Ingredients : Serves 3-4
Lentil dumplings
1 and half cup toor dal
1 table-spoon chana dal
1 table-spoon moong dal
4-5 red chillies ( or use 2-3 green chillies )
1/2 ” piece of ginger
2-3 tablespoons of shredded coconut
1 cup finely chopped dil leaves or soppsige soppu ( or use coriander )
Salt to taste
Pinch of asafoetida or ( 1 cup finely chopped onion )

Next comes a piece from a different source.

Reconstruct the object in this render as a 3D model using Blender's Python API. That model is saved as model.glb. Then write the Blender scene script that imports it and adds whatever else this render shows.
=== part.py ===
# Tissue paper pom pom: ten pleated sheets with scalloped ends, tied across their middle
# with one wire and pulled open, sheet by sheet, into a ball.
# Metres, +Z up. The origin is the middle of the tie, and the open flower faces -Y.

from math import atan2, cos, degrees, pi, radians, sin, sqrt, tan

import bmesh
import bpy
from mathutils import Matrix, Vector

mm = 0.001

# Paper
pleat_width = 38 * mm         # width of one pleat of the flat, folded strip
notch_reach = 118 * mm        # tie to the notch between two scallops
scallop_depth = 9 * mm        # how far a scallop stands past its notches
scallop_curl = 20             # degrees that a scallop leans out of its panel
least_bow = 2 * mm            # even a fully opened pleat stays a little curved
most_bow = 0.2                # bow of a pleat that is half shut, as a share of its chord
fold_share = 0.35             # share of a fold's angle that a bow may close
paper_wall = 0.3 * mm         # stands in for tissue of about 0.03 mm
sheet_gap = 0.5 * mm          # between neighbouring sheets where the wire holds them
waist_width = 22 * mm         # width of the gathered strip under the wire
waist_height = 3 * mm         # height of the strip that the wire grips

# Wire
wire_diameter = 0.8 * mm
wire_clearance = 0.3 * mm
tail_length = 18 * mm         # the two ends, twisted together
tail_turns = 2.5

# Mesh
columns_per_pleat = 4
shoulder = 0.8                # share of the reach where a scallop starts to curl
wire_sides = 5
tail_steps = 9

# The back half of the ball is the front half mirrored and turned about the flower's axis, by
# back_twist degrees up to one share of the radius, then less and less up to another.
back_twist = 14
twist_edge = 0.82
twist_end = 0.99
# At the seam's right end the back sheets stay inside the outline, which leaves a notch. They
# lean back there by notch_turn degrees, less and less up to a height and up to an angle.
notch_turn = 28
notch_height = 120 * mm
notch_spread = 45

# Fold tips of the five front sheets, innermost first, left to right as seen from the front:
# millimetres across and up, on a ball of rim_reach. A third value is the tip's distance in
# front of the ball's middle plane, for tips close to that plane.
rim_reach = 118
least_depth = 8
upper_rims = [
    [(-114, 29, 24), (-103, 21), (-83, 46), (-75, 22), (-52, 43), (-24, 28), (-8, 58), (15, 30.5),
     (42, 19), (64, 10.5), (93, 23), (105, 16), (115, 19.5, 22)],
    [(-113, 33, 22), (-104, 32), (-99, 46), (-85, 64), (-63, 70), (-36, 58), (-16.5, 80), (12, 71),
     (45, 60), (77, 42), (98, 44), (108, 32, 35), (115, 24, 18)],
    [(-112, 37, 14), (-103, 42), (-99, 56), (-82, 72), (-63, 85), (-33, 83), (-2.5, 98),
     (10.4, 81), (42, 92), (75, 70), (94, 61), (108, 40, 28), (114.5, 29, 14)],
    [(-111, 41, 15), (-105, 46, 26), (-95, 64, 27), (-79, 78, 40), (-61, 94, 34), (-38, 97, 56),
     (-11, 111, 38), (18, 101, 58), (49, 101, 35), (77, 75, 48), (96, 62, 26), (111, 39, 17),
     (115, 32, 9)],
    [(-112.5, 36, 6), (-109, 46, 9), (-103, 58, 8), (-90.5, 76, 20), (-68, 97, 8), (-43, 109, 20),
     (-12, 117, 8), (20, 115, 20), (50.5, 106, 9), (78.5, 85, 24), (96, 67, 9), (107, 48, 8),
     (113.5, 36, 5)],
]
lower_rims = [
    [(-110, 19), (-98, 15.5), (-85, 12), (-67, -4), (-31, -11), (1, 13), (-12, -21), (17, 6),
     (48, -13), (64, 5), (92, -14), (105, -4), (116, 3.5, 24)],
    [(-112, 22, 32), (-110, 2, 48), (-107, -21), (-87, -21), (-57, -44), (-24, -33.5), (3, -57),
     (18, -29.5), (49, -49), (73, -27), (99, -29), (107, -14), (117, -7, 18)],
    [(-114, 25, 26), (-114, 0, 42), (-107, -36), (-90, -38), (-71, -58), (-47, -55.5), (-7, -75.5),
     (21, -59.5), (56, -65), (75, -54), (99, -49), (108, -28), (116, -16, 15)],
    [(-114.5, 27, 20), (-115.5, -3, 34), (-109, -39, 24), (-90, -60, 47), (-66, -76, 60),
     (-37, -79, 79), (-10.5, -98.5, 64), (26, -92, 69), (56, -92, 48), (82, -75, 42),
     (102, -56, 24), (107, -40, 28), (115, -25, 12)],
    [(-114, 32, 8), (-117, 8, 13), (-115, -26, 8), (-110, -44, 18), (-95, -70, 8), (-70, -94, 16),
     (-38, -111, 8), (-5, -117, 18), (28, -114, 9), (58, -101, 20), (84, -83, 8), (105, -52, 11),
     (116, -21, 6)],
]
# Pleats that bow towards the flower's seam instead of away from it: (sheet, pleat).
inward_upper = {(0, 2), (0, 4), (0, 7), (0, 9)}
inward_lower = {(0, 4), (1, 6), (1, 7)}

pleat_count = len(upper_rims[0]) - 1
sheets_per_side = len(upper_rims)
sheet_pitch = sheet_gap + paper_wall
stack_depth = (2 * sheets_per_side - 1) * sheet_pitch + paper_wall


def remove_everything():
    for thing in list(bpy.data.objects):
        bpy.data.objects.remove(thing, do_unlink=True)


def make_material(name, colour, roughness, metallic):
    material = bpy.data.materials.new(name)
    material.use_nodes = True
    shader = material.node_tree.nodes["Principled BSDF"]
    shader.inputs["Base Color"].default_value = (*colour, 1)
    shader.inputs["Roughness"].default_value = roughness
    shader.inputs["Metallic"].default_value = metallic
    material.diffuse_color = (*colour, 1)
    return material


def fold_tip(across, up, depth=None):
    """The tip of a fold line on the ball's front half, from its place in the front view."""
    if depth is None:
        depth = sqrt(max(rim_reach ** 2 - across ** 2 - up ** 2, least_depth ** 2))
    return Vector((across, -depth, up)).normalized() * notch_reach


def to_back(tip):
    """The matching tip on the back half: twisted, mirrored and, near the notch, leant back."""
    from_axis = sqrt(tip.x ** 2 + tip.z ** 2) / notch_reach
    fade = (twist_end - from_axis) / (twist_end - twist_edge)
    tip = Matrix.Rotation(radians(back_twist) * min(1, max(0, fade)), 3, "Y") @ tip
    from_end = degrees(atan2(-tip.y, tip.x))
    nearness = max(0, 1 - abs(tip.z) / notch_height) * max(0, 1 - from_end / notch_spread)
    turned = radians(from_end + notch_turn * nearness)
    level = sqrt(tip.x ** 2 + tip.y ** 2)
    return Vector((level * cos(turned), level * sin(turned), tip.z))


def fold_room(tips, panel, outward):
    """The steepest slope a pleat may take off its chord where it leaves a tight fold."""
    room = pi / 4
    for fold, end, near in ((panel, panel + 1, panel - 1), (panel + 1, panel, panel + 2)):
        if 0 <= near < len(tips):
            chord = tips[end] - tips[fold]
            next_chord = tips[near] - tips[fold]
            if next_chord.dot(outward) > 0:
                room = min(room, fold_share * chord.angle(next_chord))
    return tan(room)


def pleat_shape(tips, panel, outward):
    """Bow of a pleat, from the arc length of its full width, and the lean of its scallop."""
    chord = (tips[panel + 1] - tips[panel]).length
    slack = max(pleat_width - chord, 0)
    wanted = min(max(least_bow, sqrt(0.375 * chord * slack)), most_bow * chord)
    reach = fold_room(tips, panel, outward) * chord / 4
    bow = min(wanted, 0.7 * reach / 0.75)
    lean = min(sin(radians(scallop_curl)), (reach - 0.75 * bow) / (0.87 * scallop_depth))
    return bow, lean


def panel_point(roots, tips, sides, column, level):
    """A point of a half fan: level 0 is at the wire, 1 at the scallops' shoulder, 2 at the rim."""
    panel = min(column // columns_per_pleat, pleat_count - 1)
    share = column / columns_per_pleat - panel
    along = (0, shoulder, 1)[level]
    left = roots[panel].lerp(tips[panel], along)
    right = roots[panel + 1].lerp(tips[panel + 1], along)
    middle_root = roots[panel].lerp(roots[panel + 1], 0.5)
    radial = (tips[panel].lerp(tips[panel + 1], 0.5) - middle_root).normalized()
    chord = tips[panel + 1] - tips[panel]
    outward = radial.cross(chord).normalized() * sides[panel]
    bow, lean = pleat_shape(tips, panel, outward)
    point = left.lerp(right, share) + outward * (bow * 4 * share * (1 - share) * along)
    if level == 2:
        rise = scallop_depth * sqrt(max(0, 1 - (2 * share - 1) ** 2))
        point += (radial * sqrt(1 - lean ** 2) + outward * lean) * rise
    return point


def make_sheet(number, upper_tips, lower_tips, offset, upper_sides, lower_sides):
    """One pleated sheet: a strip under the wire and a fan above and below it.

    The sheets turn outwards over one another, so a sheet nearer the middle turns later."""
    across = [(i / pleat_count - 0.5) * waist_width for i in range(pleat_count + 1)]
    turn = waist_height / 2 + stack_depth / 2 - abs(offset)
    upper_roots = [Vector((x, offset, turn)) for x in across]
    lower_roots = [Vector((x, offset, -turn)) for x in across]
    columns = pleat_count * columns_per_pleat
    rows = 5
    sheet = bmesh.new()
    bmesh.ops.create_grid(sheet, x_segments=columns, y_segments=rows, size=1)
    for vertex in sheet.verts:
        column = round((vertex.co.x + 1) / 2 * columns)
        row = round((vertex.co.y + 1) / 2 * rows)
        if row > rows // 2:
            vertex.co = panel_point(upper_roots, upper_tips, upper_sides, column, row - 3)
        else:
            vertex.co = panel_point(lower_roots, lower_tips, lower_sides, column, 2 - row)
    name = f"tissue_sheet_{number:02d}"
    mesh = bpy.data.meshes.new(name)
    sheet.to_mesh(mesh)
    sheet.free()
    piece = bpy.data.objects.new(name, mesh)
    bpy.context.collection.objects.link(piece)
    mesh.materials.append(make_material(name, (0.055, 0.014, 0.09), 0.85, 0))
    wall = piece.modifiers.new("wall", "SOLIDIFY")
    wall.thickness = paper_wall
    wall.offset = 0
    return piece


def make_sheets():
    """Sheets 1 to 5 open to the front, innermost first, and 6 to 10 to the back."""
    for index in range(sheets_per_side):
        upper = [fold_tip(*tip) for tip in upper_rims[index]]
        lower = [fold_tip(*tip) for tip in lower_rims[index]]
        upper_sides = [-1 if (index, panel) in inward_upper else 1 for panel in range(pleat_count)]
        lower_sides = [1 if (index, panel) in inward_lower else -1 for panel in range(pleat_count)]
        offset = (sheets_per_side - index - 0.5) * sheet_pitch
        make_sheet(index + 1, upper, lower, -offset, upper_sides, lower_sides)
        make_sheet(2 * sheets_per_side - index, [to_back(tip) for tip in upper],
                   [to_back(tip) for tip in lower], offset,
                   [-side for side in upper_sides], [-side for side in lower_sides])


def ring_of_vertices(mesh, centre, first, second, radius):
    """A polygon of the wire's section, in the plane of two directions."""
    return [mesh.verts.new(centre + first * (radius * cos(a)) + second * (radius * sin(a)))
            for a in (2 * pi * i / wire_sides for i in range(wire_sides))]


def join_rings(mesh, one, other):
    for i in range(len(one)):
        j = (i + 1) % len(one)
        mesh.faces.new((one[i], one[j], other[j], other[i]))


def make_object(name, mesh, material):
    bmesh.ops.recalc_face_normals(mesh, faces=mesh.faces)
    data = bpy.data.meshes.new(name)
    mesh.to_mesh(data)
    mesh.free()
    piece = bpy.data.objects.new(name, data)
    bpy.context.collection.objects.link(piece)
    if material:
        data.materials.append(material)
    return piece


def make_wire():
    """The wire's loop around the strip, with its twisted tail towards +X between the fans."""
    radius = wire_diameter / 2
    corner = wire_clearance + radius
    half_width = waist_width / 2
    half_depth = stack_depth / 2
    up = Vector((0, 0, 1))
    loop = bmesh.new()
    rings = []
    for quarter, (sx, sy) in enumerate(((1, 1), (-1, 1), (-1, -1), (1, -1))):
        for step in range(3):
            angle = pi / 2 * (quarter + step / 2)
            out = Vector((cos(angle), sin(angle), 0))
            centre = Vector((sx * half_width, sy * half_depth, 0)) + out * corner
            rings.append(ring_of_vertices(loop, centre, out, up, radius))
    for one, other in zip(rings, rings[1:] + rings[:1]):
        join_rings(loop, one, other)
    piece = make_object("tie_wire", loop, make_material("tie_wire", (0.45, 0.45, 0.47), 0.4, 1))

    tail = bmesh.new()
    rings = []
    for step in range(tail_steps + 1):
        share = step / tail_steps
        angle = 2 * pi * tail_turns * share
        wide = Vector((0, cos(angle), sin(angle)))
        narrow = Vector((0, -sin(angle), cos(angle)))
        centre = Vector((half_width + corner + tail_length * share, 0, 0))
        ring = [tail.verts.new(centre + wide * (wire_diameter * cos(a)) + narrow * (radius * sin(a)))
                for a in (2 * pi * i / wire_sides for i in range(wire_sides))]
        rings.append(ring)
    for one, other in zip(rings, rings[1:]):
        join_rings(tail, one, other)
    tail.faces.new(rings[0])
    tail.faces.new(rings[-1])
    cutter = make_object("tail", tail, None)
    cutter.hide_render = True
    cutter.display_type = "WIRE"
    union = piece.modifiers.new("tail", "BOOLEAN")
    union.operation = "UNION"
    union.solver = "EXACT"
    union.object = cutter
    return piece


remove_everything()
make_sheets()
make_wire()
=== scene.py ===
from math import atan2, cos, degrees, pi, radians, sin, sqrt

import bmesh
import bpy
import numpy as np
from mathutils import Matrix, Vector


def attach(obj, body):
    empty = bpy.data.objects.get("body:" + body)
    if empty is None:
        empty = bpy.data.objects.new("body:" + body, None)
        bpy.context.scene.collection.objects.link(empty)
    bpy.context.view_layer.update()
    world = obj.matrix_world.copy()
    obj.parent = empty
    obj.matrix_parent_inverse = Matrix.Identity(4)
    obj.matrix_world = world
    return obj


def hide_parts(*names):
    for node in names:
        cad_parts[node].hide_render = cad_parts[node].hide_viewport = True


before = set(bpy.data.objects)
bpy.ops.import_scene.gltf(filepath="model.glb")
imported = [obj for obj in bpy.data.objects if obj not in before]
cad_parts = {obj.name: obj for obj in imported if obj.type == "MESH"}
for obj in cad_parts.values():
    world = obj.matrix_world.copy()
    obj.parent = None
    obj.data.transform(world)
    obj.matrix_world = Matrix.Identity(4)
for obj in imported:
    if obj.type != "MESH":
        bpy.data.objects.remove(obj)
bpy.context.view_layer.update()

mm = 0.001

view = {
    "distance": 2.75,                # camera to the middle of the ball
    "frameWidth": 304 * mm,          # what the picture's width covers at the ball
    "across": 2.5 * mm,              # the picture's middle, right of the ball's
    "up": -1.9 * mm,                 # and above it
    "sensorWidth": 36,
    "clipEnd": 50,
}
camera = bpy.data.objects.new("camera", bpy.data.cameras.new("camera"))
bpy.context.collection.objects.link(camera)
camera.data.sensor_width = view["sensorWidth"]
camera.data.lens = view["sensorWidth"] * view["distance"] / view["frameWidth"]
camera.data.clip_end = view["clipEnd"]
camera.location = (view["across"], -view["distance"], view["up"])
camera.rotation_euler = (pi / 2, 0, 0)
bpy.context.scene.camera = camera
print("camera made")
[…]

Soak the dals for about 4 hours after washing thoroughly. Grind the coconut and red chillies to a fine paste. To this add the dal and pulse the mixture. The mixture should be coarsely ground. Transfer to a bowl and add the chopped dil or cilantro. At this stage add the hing or the chopped onion. Add salt and mix well. Steam this mixture for about 10-15 minutes. Once the mixture is cooled, shape the mixture into dumplings. Some people prefer to make the dumplings first and then steam it. But sometimes they end up cooking unevenly. I prefer to steam the mixture and then make the dumplings. This is a tip I got from my mom!
Kadi/ Majjige huLi
2 cups thick yogurt
2 tablespoons besan or chickpeas flour
1/2 ” piece of ginger
1 cup chopped coriander
A few sprigs of curry leaves
A pinch of turmeric
A pinch of hing/asafoetida or ( 2 small cloves of garlic )
Salt to taste
Mustard, cumin seeds and oil for seasoning
Beat the yogurt and add the chickpeas flour and bring this to a simmer. Add a cup of water if the consistency is too thick. Grind the garlic, ginger and cilantro to a fine paste and add this to the yogurt. Add turmeric, curry leaves and salt to taste. Let this boil for another 5 minutes.
Temper the mixture with mustard, cumin seeds. If using hing, add the hing to the oil at this point.
Serving suggestion : Add the kadi to a bowl and then add the dumplings to this. This allows the dumplings to absorb the flavour of the kadi and it tastes even better!